Most international sports federations banned athletes from Russia and Belarus indefinitely seven months ago, acting after an IOC recommendation. It is believed that the IBA is the first international federation in an Olympic sport to lift its ban.

The IOC has not officially changed its recommendation from last winter to exclude Russia and Belarus athletes “to protect the integrity of the events and the safety of the other participants.”

Last week, IOC President Thomas Bach said in an interview with an Italian newspaper that Russian athletes who do not endorse their country’s war in Ukraine could at some point be accepted back into international sports, competing under a neutral flag.

IBA, in lifting its ban, will also allow Russia and Belarus flags and national anthems.

“The time has now come to allow all the rest of the athletes of Russia and Belarus to participate in all the official competitions of their sports representing their countries,” IBA President Umar Kremlev, a Russian, said in a press release last week. “Both the IOC and the International Federations must protect all athletes, and there should be no discrimination based on nationality.
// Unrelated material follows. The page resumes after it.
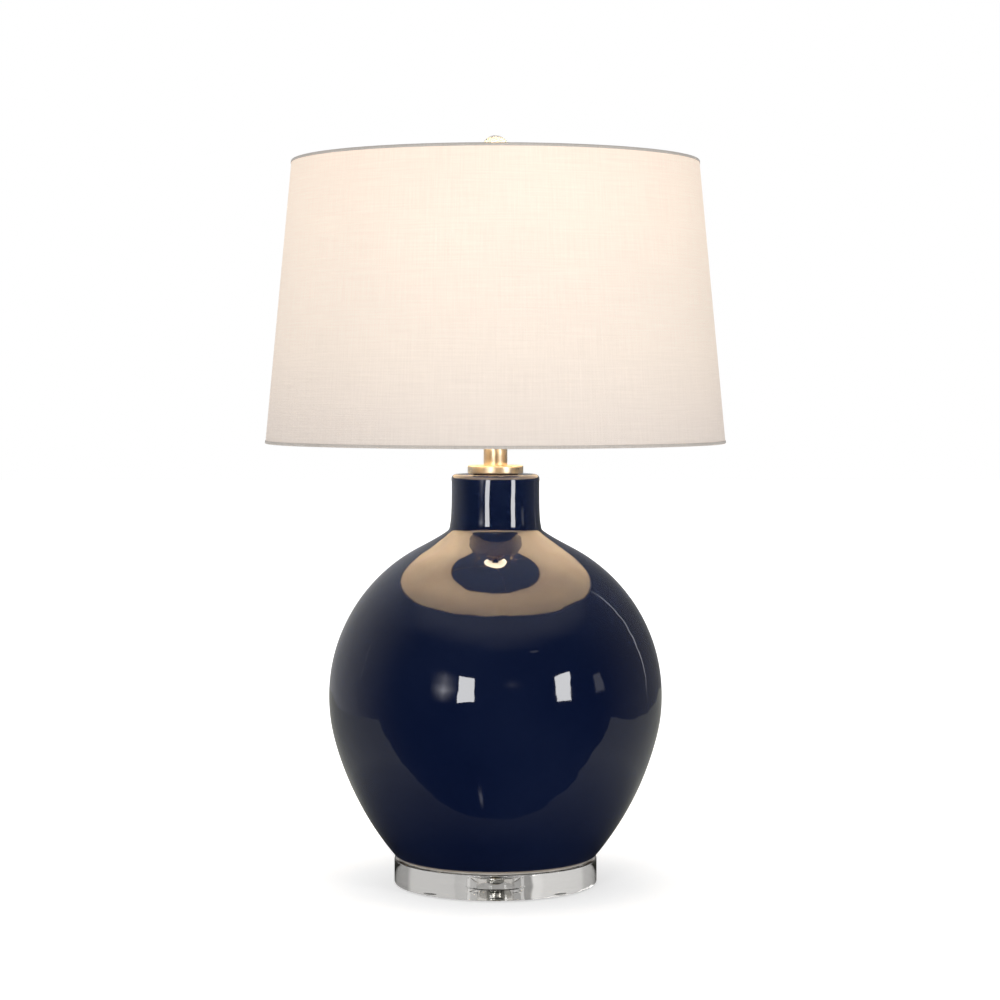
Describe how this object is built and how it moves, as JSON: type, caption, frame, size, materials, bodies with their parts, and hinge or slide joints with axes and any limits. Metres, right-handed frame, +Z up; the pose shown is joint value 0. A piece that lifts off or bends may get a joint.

It is the duty of all of us to keep sports and athletes away from politics.”

In 2019, the IOC stripped the IBA — then known as AIBA — of its Olympic recognition following an inquiry committee report into finance, governance, refereeing and judging. The IOC ran the Tokyo Olympic boxing competition.

The IBA will not run qualifying events for the 2024 Paris Games, but it does still hold world championships, the next being a men’s event in Uzbekistan next year.

Boxing, introduced on the Olympic program in 1904, was not included on the initial program for the 2028 Los Angeles Games but can still be added. The IBA must address concerns “around its governance, its financial transparency and sustainability and the integrity of its refereeing and judging processes,” Bach said last December.

On Sept. 23, the IBA suspended Ukraine’s boxing federation, citing “government interference.” Ukraine boxers are still allowed to compete with their flag and anthem.

The Associated Press contributed to this report.